Why is common stock worth less than preferred stock?

Common stock is worth less than preferred stock because it lacks the liquidation preferences, anti-dilution protection, and other contractual rights that preferred stock carries. A 409A valuation typically values common stock at 25-35% of the preferred stock price to reflect this discount.

Do common stockholders have voting rights?

Yes, common stockholders typically have one vote per share on major corporate matters. However, preferred stockholders often also have voting rights, which means founders can lose voting control as more preferred shares are issued. Dual-class share structures — where certain common shares carry extra votes — are used by some founders to maintain control.

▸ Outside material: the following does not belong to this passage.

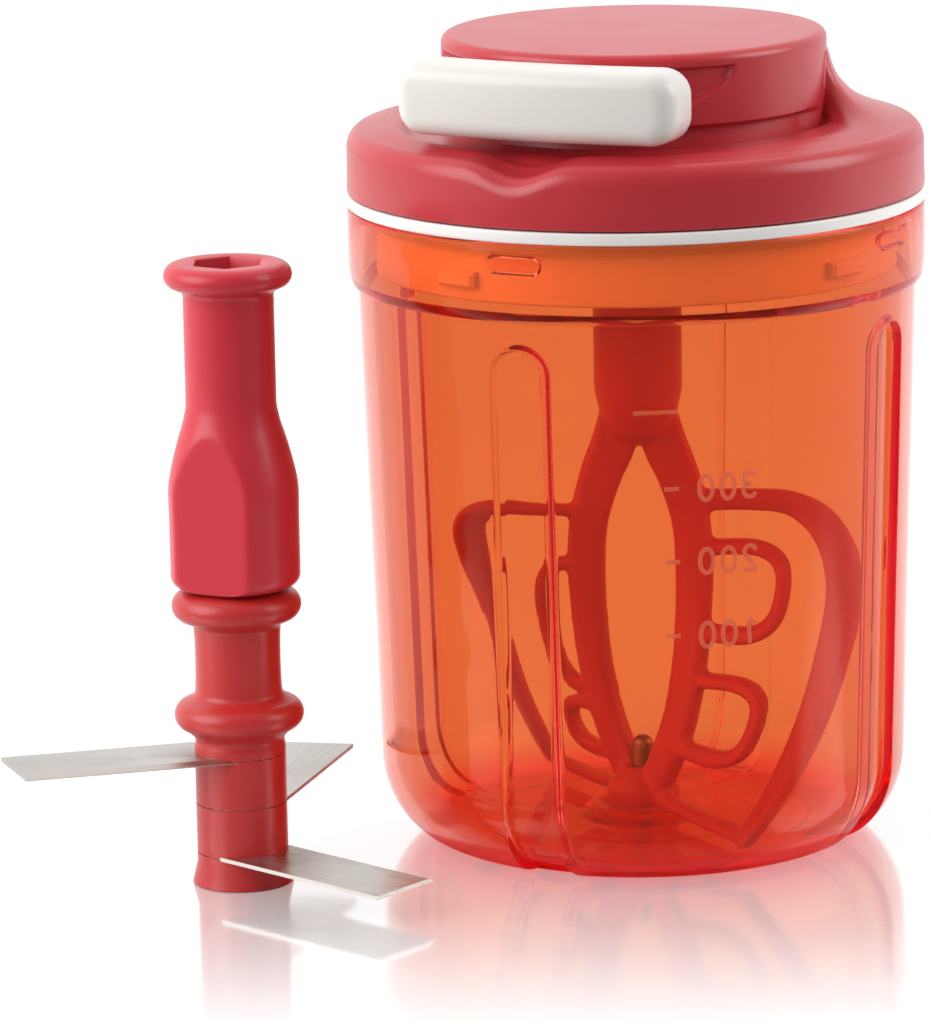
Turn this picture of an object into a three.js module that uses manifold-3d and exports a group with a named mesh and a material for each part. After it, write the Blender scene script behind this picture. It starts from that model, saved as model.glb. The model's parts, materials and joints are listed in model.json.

What is restricted common stock?

Restricted common stock is common stock subject to vesting and repurchase rights. This is what founders typically receive: they technically own all their shares immediately but the company has the right to repurchase unvested shares at the original purchase price if the founder leaves before vesting. An 83(b) election is essential when receiving restricted common stock.

What happens to common stock in a liquidation?

In a liquidation event, common stockholders are last in line. Debt holders are paid first, then preferred stockholders (who get their liquidation preference). If the exit price is high enough, preferred stock converts to common and all shareholders participate equally. In a modest exit, common stockholders may receive very little or nothing after preferred investors are paid.

How do employees end up with common stock?

Employees typically receive stock options (the right to buy common stock at a fixed price) rather than common stock directly. When an employee exercises their options, they pay the strike price and receive common shares. The strike price is set by the company's 409A valuation. Early-exercise programs allow employees to purchase common shares before vesting.